Может, так и сложилось бы, но герою с горячим сердцем недостает того, что так важно для революционера.
Не хватает холодной головы. Гончаров списывает недостаточную политизированность Чацкого на несчастную любовь и кривую эпоху. „Теперь, в наше время, конечно, сделали бы Чацкому упрек, зачем он поставил свое „оскорбленное чувство“ выше общественных вопросов, общего блага и т. д. и не остался в Москве продолжать свою роль бойца с ложью и предрассудками, роль выше и важнее роли жениха?“ По мысли Гончарова, идеальному Чацкому, изгнанному в дверь, следовало бы лезть в окно. И что сотворить? Юродствовать с новой, более грозной проповедью? Услышали бы его? Не услышали, бросились бы вязать. Значив, пришлось бы действовать. Зарезать Фамусова, заколоть Молчалина? Посреди бала зарубить Скалозуба? Уронить Софью на паркет?

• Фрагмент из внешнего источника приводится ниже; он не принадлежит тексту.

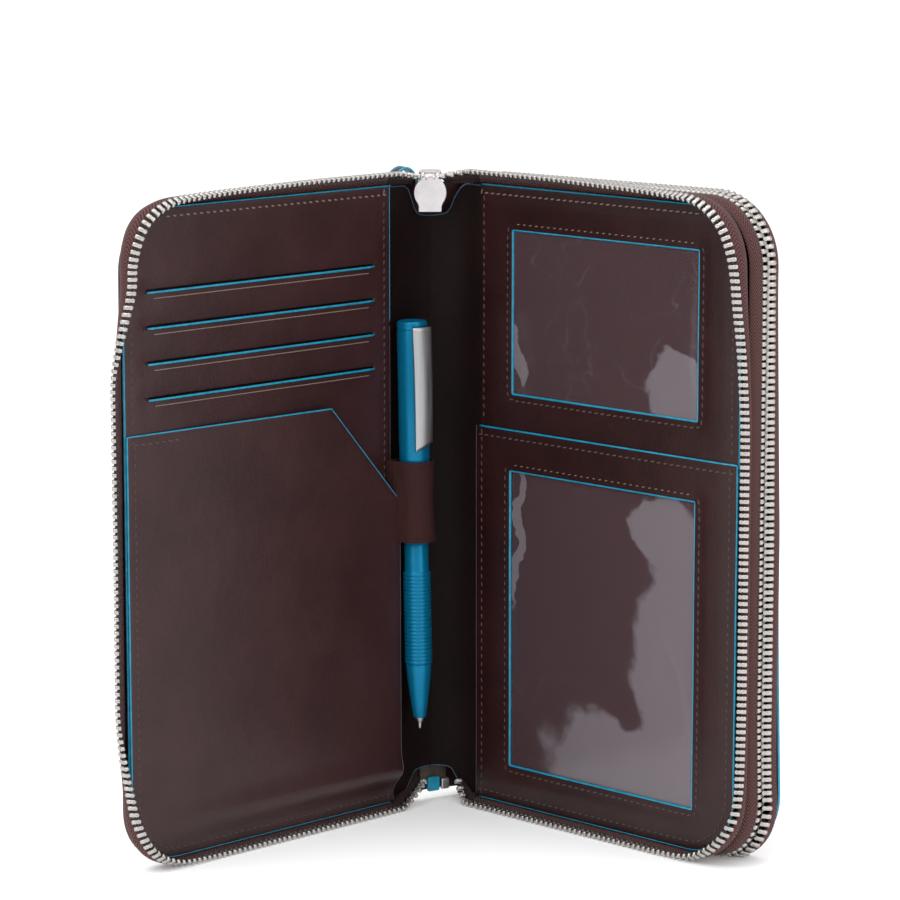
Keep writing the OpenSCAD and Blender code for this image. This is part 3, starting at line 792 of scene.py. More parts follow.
def window_frame(name, outline, window, base, seed, top, node):
    body = "middle_wall"
    height = frame_height(window, base, seed)
    hole = rect(*WINDOW_T, *window, r=0.6)
    # The frames take the darker copy of the page leather: painted shade.
    piece(panel(name, MIDDLE, outline, [hole], height, 0.8, SHADED_LEATHER), body, "leather", node)
    at = with_edge(height, outline, hole)
    line = resample(hole, 1.2)[::-1]
    piece(bead(name + "_window_edge", MIDDLE, line, at, a=0.38, closed=True), body, "edge_paint")
    seam = offset(resample(rect(*WINDOW_T, *window), 1.5), -2.0)
    high = seam[:, 1] > window[1] + 1.7
    sewn(body, name + "_window_top_stitches", MIDDLE, seam, high, at, THREAD, fat=0.22)
    sewn(body, name + "_window_stitches", MIDDLE, seam, ~high, at, DARK_THREAD)
    line = resample(outline, 1.5)
    # The edge next to the spine takes the grey paint.
    greyed = line[:, 0] < STRIP + 0.2
    painted(body, name + "_edge", MIDDLE, line, ~greyed, at, a=0.32, b=0.45)
    painted(body, name + "_worn_edge", MIDDLE, line, greyed, at, a=0.22, b=0.4, material=GREY_EDGE_PAINT)
    seam = offset(line, SEAM)
    shown = seam[:, 1] > LOWER_TOP + 2 if top else np.full(len(seam), True)
    high = seam[:, 1] > PAGE_H - SEAM - 0.3
    if top:
        sewn(body, name + "_top_stitches", MIDDLE, seam, high, at, THREAD)
    sewn(body, name + "_stitches", MIDDLE, seam, shown & ~high, at, DARK_THREAD)


def middle_page():
    page = page_outline(STRIP)
    upper = [(STRIP, LOWER_TOP - 5), (PAGE_END, LOWER_TOP - 5)] + [p for p in page if p[1] > LOWER_TOP]
    lower = [p for p in page if p[1] < LOWER_TOP] + [(PAGE_END, LOWER_TOP), (STRIP, LOWER_TOP)]
    window_frame("upper_window_frame", upper, UPPER_WINDOW, -0.8, 7.1, True, "upper_window_panel")
    window_frame("lower_window_frame", lower, LOWER_WINDOW, 0.15, 9.3, False, "lower_window_pocket")
    cloth("window_backing", "middle_wall", "middle_page_backing", MIDDLE, page, -1.95, (0.1, 30, 3.3),
          0.5, 5.0, BACKING)


def film_height(base, seed, lively):
    """Film drawn into long shallow wrinkles."""
    def height(t, z, edge):
        bend = 0.5 * ripple(t, z, 28, seed) + 0.3 * ripple(t + z, z - t, 46, seed + 2)
        fold = 1 - np.abs(ripple(t + 0.35 * z, z * 0.45 - 0.3 * t, 15, seed + 5))
        keep = smoothstep(0, 9, edge)
        return base + lively * keep * (0.35 * bend + 0.16 * fold ** 6)
    return height


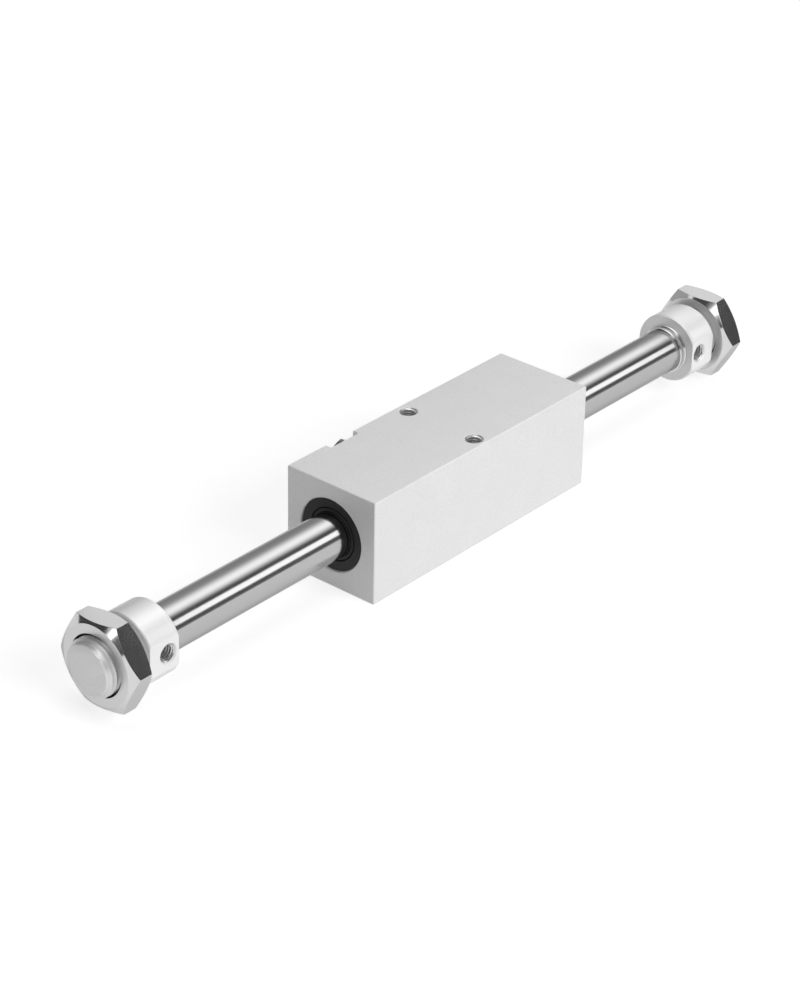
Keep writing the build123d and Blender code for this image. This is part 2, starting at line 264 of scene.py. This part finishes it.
# %% Bright plated steel
material, tree, shader, place = start_finish(
    "nickel_plated_steel", "#DDDDDC", metallic=1.0, roughness=0.1, **edge_tint)
marks = turning_marks(tree, place)
pits = add(tree, "ShaderNodeTexNoise", {"Vector": place, "Scale": per_mm(0.5), "Detail": 5.0})
both = add(tree, "ShaderNodeMath", {0: marks, 1: pits.outputs["Fac"]}, operation="MULTIPLY")
vary(tree, shader.inputs["Roughness"], pits.outputs["Fac"], low=0.08, high=0.13)
tint(tree, shader, both.outputs[0], "#D6D6D6", "#E4E4E4")
roughen(tree, shader, both.outputs[0], depth_mm=0.004, strength=0.25)
finishes["plated_steel"] = material
print(material.name, "for the nuts")

# %% [markdown]
# ## The turned metals
#
# The rings round the barrel, the spindle, the yokes, the magnets and the spring clips differ in
# colour and gloss, and share the turning marks. So do two surfaces of the nuts: their satin
# turned faces, and the cone at the mouth of their thread, whose near black is painted shade
# for the shadow in the gap round the stub.
# A table gives each its own values.

# %% Turned metals
turned_metals = {
    "bright_ring": ("turned_stainless_steel", "#DADADA", 0.2),
    "spindle_steel": ("ground_spindle_steel", "#BDBDBE", 0.25),
    "yoke_iron": ("turned_soft_iron", "#8A8A8C", 0.42),
    "magnet_nickel": ("nickel_plated_magnet", "#B5B3AC", 0.28),
    "spring_steel": ("phosphated_spring_steel", "#3C3C3E", 0.55),
    "nut_face": ("nickel_plated_turned_face", "#D0D0D0", 0.33),
    # The mouth cone's near black is painted shade for the shadow in the gap round the stub.
    "nut_mouth": ("blackened_cut_steel", "#2A2A2A", 0.5),
}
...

Вопреки чаяньям Гончарова, Чацкий вряд ли способен на активные действия, читай — насилие. Роль этого персонажа — надрывное морализаторство. Чацкий от всех ждет предельной добродетели, он наивен, его издевки скрывают стерильность души, любое замеченное несовершенство для него пытка. Как можно искать карьеры? Как можно угождать начальнику? Как можно думать о деньгах? Как можно любить карьериста? Нужно карьеры не искать, о деньгах не думать, любить лучших. Надо отказаться от нечистой общественной механики, избрать другую жизнь, без сплетен, без зависти, без подчинения человеком человека, без всякого лукавства, и всякой неправды, и всяких ошибок… Этот „умный себе на горе“ напоминает „идиота“, князя Мышкина, главного героя романа Федора Достоевского. Любовь в обоих произведениях — периферийная линия, она выявляет и маркирует общую „патологию“, обособленность героя во взаимоотношениях с реальностью.
„Хочет быть святее папы римского“ — говорят про таких. Существо из другого измерения. „Будьте как дети“ — к этому недостижимому идеалу, провозглашенному Евангелием, „безумцы“ Чацкий и Мышкин ближе кого бы то ни было. „Люди скажут: ты безумствуешь, потому что не похож на нас“, — предрекает святой монах IV века Антоний Великий. Это ли не о Чацком и князе Мышкине?